--- START OF Material provided ---
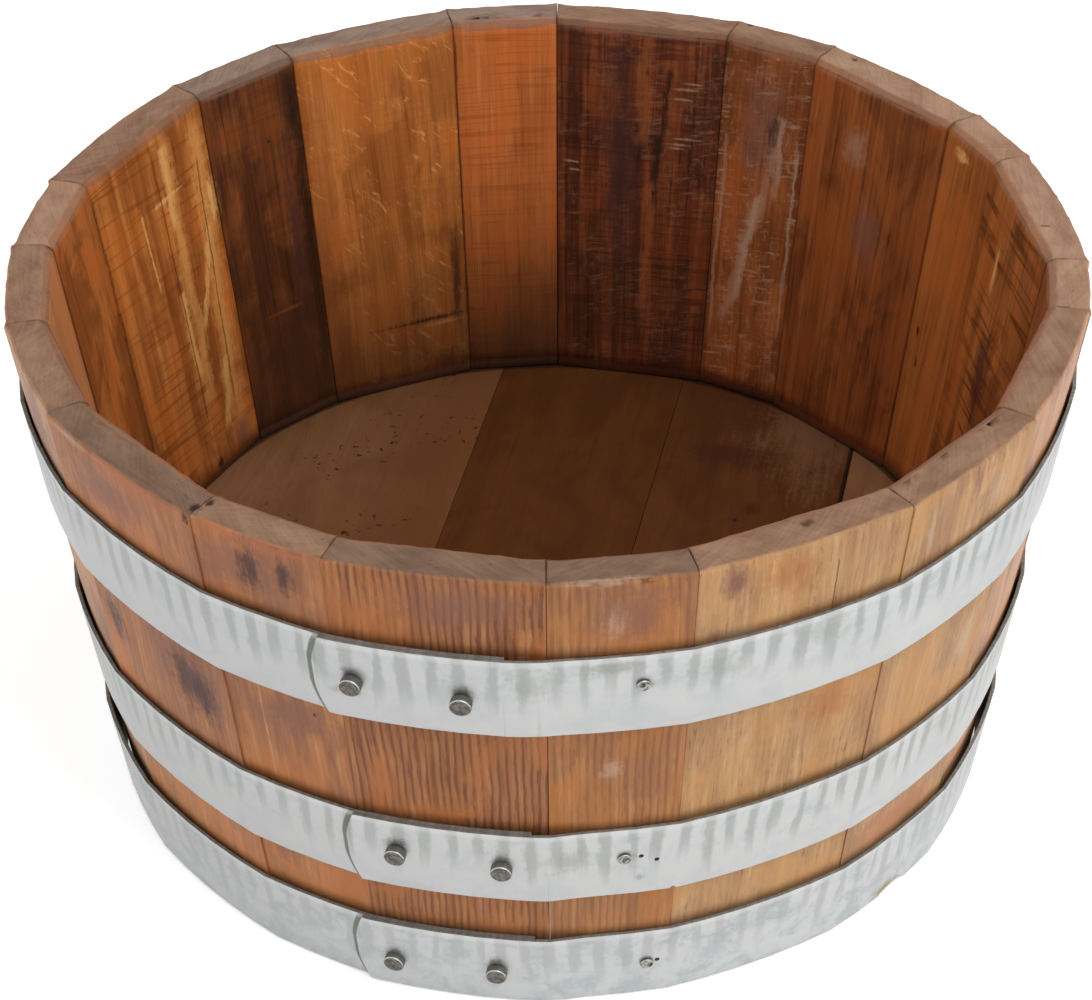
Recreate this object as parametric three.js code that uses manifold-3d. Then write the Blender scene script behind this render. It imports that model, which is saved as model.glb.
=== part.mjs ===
// Wooden barrel planter: the lower half of a small oak cask, sawn across at its widest point and
// stood on its head end. Staves of uneven width stand in a ring round a boarded floor, which sits
// in a groove (the croze) cut round their inside. Three lapped and riveted steel hoops bind them.
//
// Millimetres, +Z up. The origin is on the ground in the middle of the base, and the front is -Y.
// An azimuth is 0 at the front and grows towards +X.

import * as THREE from 'three';
import { mergeVertices } from 'three/addons/utils/BufferGeometryUtils.js';
import Module from 'manifold-3d';

const wasm = await Module();
wasm.setup();

// ---- Driving dimensions --------------------------------------------------------------------

// The tub as a whole
const RIM_DIAMETER = 460; // outside of the sawn rim, at the stave seams
const BASE_DIAMETER = 388.6; // outside of the stave ends that it stands on
const HEIGHT = 245;
const SWELL = 0.3; // how far the wall bows out of a straight cone, half way up
const WALL = 18; // thickness of a stave at its edges
const CLEARANCE = 0.3; // between two pieces that touch
const FACET_DEG = 5; // longest step of a rounded face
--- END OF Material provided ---
▸ **Exercise aim**: Restate, word for word and with nothing added, the lines from the first line of the listing through the one where "---- Driving dimensions" stands.

▸ **Written response**:
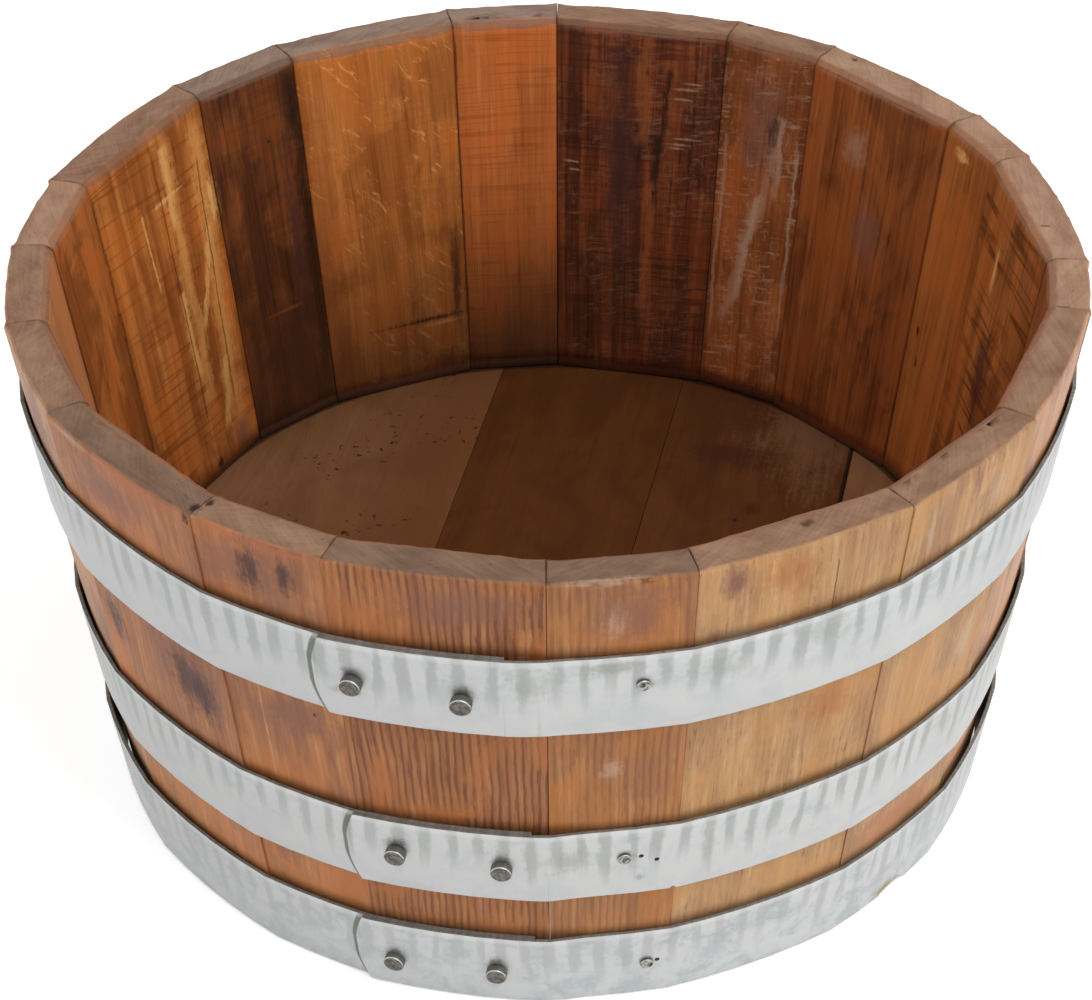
Recreate this object as parametric three.js code that uses manifold-3d. Then write the Blender scene script behind this render. It imports that model, which is saved as model.glb.
=== part.mjs ===
// Wooden barrel planter: the lower half of a small oak cask, sawn across at its widest point and
// stood on its head end. Staves of uneven width stand in a ring round a boarded floor, which sits
// in a groove (the croze) cut round their inside. Three lapped and riveted steel hoops bind them.
//
// Millimetres, +Z up. The origin is on the ground in the middle of the base, and the front is -Y.
// An azimuth is 0 at the front and grows towards +X.

import * as THREE from 'three';
import { mergeVertices } from 'three/addons/utils/BufferGeometryUtils.js';
import Module from 'manifold-3d';

const wasm = await Module();
wasm.setup();

// ---- Driving dimensions --------------------------------------------------------------------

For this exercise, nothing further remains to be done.